**Challenge:** Count how many lines below include the string "bending", and give that number without anything else.

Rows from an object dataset

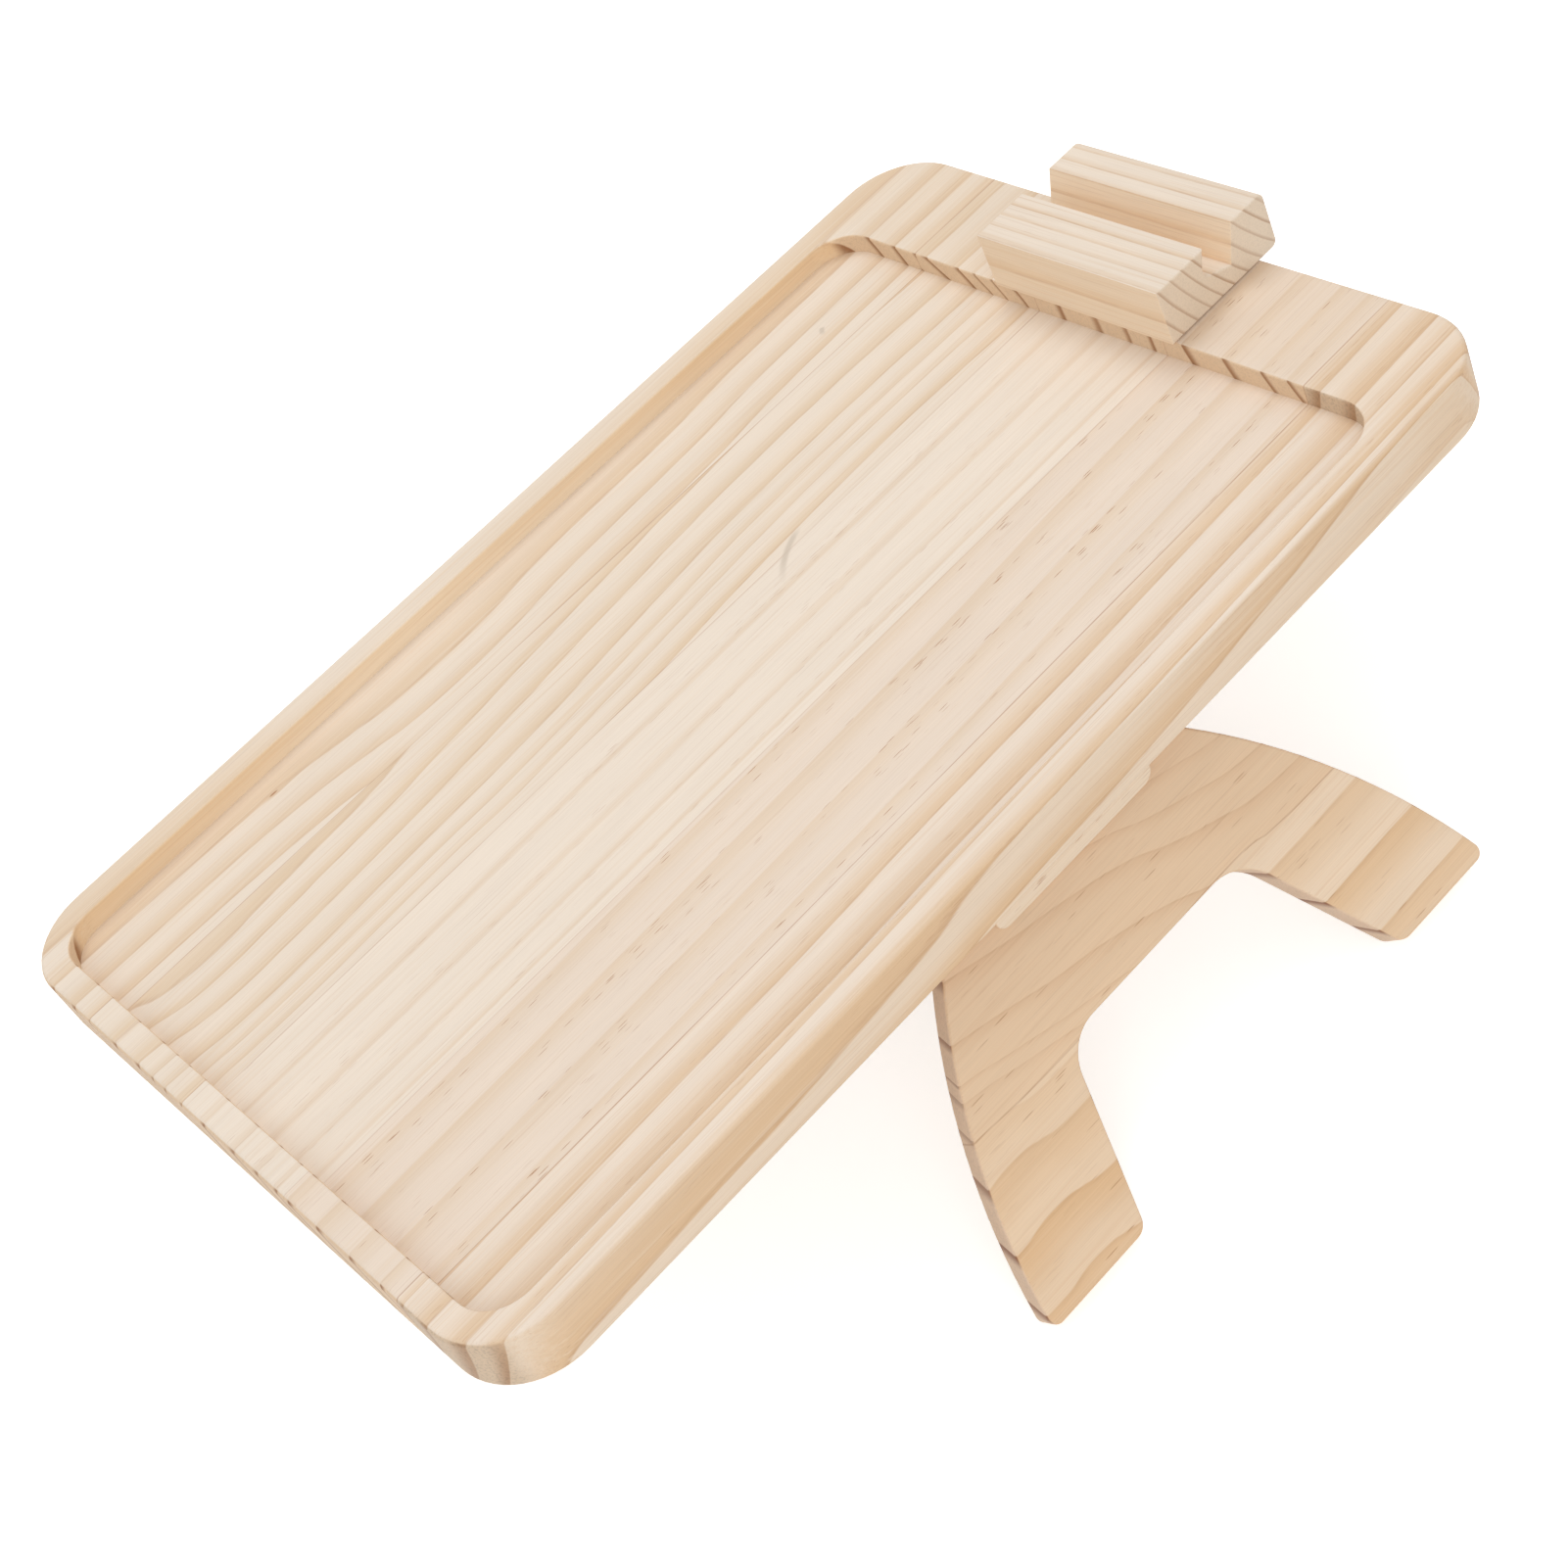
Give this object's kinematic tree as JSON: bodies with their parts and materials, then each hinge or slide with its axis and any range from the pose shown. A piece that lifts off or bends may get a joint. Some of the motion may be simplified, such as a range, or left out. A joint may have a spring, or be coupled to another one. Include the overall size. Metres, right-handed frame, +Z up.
{
  "type": "sofa arm tray",
  "caption": "Wooden sofa arm tray with a shallow recess, a turning slotted phone holder on its wide rim and hinged arch-shaped wings that straddle the arm.",
  "frame": {"origin": "middle of the tray's flat underside, the face that lies on a sofa arm", "axes": "+Z up out of the tray, +X along the tray towards the phone holder, +Y across it"},
  "size_m": [0.4073, 0.3492, 0.1214],
  "materials": {
    "tray_pine": "satin",
    "block_pine": "satin",
    "wing_pine": "satin",
    "batten_pine": "satin",
    "hinge_steel": "satin",
    "pin_steel": "satin",
    "screw_steel": "bright",
    "bolt_steel": "bright",
    "insert_brass": "satin"
  },
  "bodies": {
    "tray": {"left_rim_stave": "tray_pine", "left_stave": "tray_pine", "centre_stave": "tray_pine", "right_stave": "tray_pine", "right_rim_stave": "tray_pine", "left_stop_batten": "batten_pine", "left_batten_screws": "screw_steel", "left_hinge_tray_leaf": "hinge_steel", "left_hinge_tray_screws": "screw_steel", "left_hinge_pin": "pin_steel", "right_stop_batten": "batten_pine", "right_batten_screws": "screw_steel", "right_hinge_tray_leaf": "hinge_steel", "right_hinge_tray_screws": "screw_steel", "right_hinge_pin": "pin_steel", "pivot_washer": "bolt_steel"},
    "right_wing_body": {"right_wing": "wing_pine", "right_hinge_wing_leaf": "hinge_steel", "right_hinge_wing_screws": "screw_steel"},
    "left_wing_body": {"left_wing": "wing_pine", "left_hinge_wing_leaf": "hinge_steel", "left_hinge_wing_screws": "screw_steel"},
    "phone_holder": {"phone_holder_block": "block_pine", "pivot_insert": "insert_brass", "pivot_bolt": "bolt_steel"}
  },
  "joints": [
    {"name": "right_wing_hinge", "type": "hinge", "parent": "tray", "child": "right_wing_body", "pos_m": [0.008, -0.10268, -0.0026], "axis": [1, 0, 0], "range_deg": [0, 128]},
    {"name": "left_wing_hinge", "type": "hinge", "parent": "tray", "child": "left_wing_body", "pos_m": [0.008, 0.10268, -0.0026], "axis": [-1, 0, 0], "range_deg": [0, 128]},
    {"name": "phone_holder_swivel", "type": "hinge", "parent": "tray", "child": "phone_holder", "pos_m": [0.1828, 0, 0.0204], "axis": [0, 0, 1], "continuous": true}
  ]
}
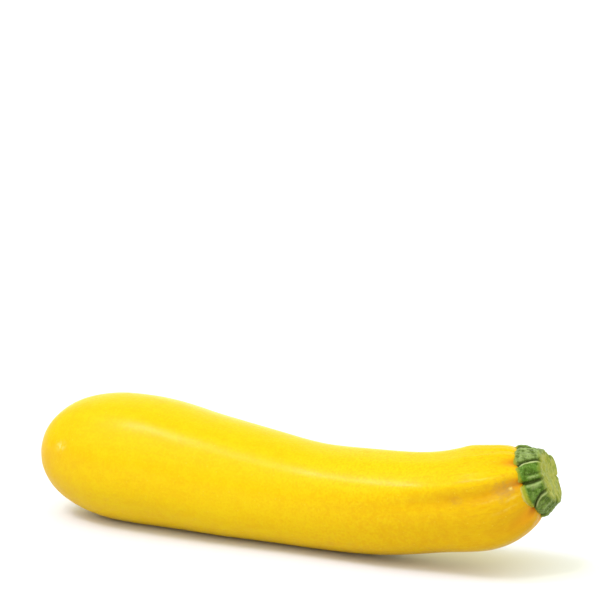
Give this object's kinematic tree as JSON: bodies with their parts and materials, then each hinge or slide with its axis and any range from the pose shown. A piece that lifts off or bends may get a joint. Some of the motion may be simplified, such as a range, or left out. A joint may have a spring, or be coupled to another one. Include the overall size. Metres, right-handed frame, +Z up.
{
  "type": "yellow zucchini",
  "caption": "Whole yellow zucchini, gently bowed, thicker at the rounded blossom end, with a short ribbed green stem stub, lying on its belly.",
  "frame": {"origin": "on the ground, under the middle of the whole zucchini's box", "axes": "+X runs from the blossom end to the stem, +Y across the fruit, +Z up"},
  "size_m": [0.2164, 0.052, 0.0501],
  "materials": {
    "skin": "waxy, semi-gloss golden yellow skin",
    "stem": "matte ribbed green, pale olive on the cut face"
  },
  "bodies": {
    "root": {"fruit": "skin", "stem": "stem"}
  },
  "joints": []
}
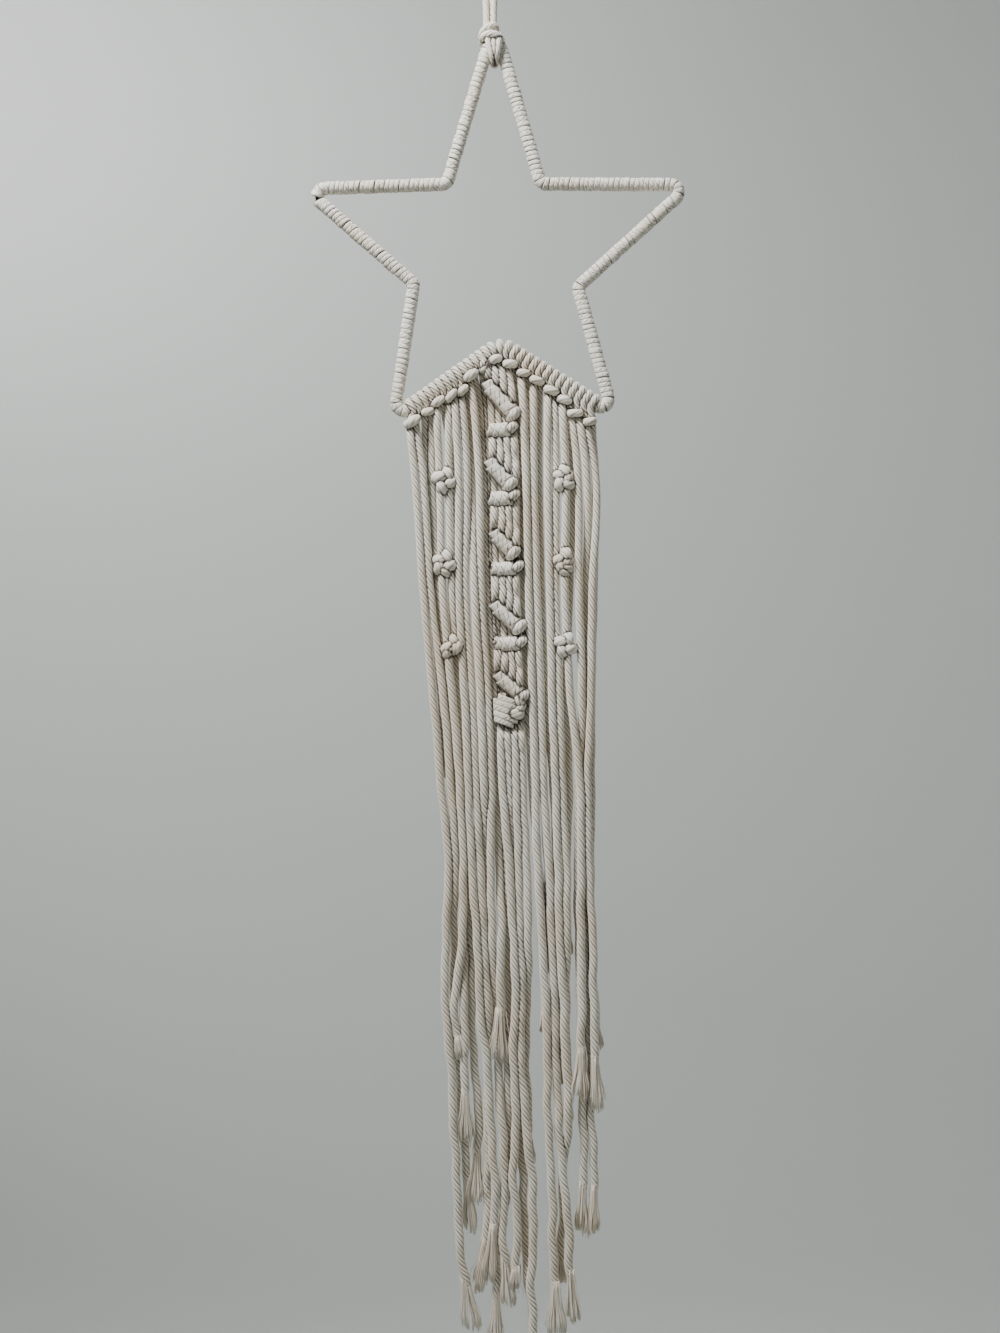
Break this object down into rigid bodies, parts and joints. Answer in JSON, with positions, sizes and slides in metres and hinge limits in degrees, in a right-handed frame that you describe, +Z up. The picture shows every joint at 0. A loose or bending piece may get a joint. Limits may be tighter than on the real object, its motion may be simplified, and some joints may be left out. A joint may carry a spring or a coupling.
{
  "type": "macrame wall hanging on a star-shaped hoop",
  "caption": "Cotton macrame hanging: a cord-wound wire star with a knotted fringe of long strands below it, hung from a cord loop.",
  "frame": {"origin": "where the nail or hook carries the hanging loop, under the top of the loop", "axes": "+Z up, -Y is the front that faces the room, +Y points at the wall, +X to the right seen from the front"},
  "size_m": [0.2002, 0.0173, 0.772],
  "materials": {
    "hoop_wire": "dark coated steel wire",
    "cotton_binding": "natural off-white cotton cord, wound close",
    "cotton_cord": "natural off-white twisted cotton cord",
    "cotton_loop": "natural off-white twisted cotton cord"
  },
  "bodies": {
    "root": {"star_hoop": "hoop_wire", "hoop_binding": "cotton_binding", "macrame": "cotton_cord", "hanging_loop": "cotton_loop"}
  },
  "joints": []
}
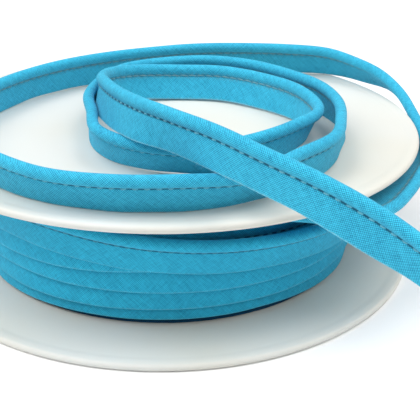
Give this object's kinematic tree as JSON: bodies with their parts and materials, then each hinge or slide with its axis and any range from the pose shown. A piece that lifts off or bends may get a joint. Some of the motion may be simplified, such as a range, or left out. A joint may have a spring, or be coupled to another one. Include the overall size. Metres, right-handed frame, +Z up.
{
  "type": "roll of corded piping on a flanged reel",
  "caption": "Corded fabric piping wound on a two-flanged plastic reel, with a long loose end coiled on top and trailing past the rim.",
  "frame": {"origin": "centre of the lower flange's underside", "axes": "+Z up along the reel's axis, the free end of the piping leaves towards -Y and +X"},
  "size_m": [0.1549, 0.1803, 0.0619],
  "materials": {
    "reel_plastic": "smooth glossy white moulding",
    "piping_cloth": "turquoise plain-weave cotton cut on the bias, stitched along the cord"
  },
  "bodies": {
    "root": {"reel_lower_half": "reel_plastic", "reel_upper_half": "reel_plastic", "wound_piping": "piping_cloth", "loose_piping": "piping_cloth"}
  },
  "joints": []
}
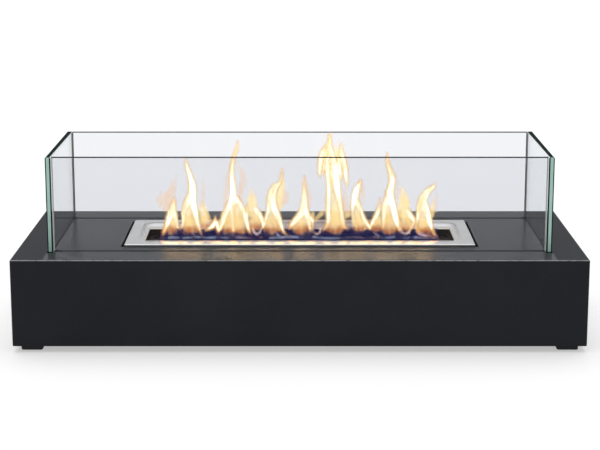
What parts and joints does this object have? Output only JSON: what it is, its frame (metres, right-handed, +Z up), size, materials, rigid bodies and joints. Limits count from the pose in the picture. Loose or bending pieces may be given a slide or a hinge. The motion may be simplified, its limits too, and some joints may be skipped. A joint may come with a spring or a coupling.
{
  "type": "bioethanol fireplace",
  "caption": "Tabletop ethanol fireplace: low black steel box on feet, glass panes in deck slots, and a lift-out stainless burner with a sloping recess.",
  "frame": {"origin": "on the surface that the feet stand on, under the middle of the housing", "axes": "+X along the length to the right, +Y to the back (the front faces -Y), +Z up"},
  "size_m": [0.6, 0.25, 0.2],
  "materials": {
    "black_powder_coat": "satin",
    "black_zinc": "matte",
    "stainless": "satin",
    "dark_stainless": "satin",
    "zinc_plate": "satin",
    "clear_glass": "polished",
    "black_rubber": "matte",
    "gasket_tape": "matte",
    "ceramic_fibre": "matte"
  },
  "bodies": {
    "housing": {"housing": "black_powder_coat", "burner_frame": "black_zinc", "burner_gasket": "gasket_tape", "glass_channel_front": "black_zinc", "glass_channel_back": "black_zinc", "glass_channel_left": "black_zinc", "glass_channel_right": "black_zinc", "pane_seal_front": "black_rubber", "pane_seal_back": "black_rubber", "pane_seal_left": "black_rubber", "pane_seal_right": "black_rubber", "base_plate": "black_powder_coat", "base_bracket_1": "black_zinc", "base_bracket_2": "black_zinc", "base_bracket_3": "black_zinc", "base_bracket_4": "black_zinc", "base_bracket_5": "black_zinc", "base_bracket_6": "black_zinc", "base_screw_1": "zinc_plate", "base_screw_2": "zinc_plate", "base_screw_3": "zinc_plate", "base_screw_4": "zinc_plate", "base_screw_5": "zinc_plate", "base_screw_6": "zinc_plate", "foot_front_left": "black_rubber", "foot_front_right": "black_rubber", "foot_back_left": "black_rubber", "foot_back_right": "black_rubber", "foot_screw_front_left": "zinc_plate", "foot_screw_front_right": "zinc_plate", "foot_screw_back_left": "zinc_plate", "foot_screw_back_right": "zinc_plate", "foot_nut_front_left": "zinc_plate", "foot_nut_front_right": "zinc_plate", "foot_nut_back_left": "zinc_plate", "foot_nut_back_right": "zinc_plate"},
    "burner": {"burner_tray": "stainless", "fuel_tank": "dark_stainless", "ceramic_pad": "ceramic_fibre", "wick_screen": "dark_stainless"},
    "front_pane": {"pane_front": "clear_glass"},
    "back_pane": {"pane_back": "clear_glass"},
    "left_pane": {"pane_left": "clear_glass"},
    "right_pane": {"pane_right": "clear_glass"}
  },
  "joints": [
    {"name": "burner_lift", "type": "slide", "parent": "housing", "child": "burner", "axis": [0, 0, 1], "range_m": [0, 0.17]},
    {"name": "front_pane_lift", "type": "slide", "parent": "housing", "child": "front_pane", "axis": [0, 0, 1], "range_m": [0, 0.12]},
    {"name": "back_pane_lift", "type": "slide", "parent": "housing", "child": "back_pane", "axis": [0, 0, 1], "range_m": [0, 0.12]},
    {"name": "left_pane_lift", "type": "slide", "parent": "housing", "child": "left_pane", "axis": [0, 0, 1], "range_m": [0, 0.12]},
    {"name": "right_pane_lift", "type": "slide", "parent": "housing", "child": "right_pane", "axis": [0, 0, 1], "range_m": [0, 0.12]}
  ]
}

**Response:** 2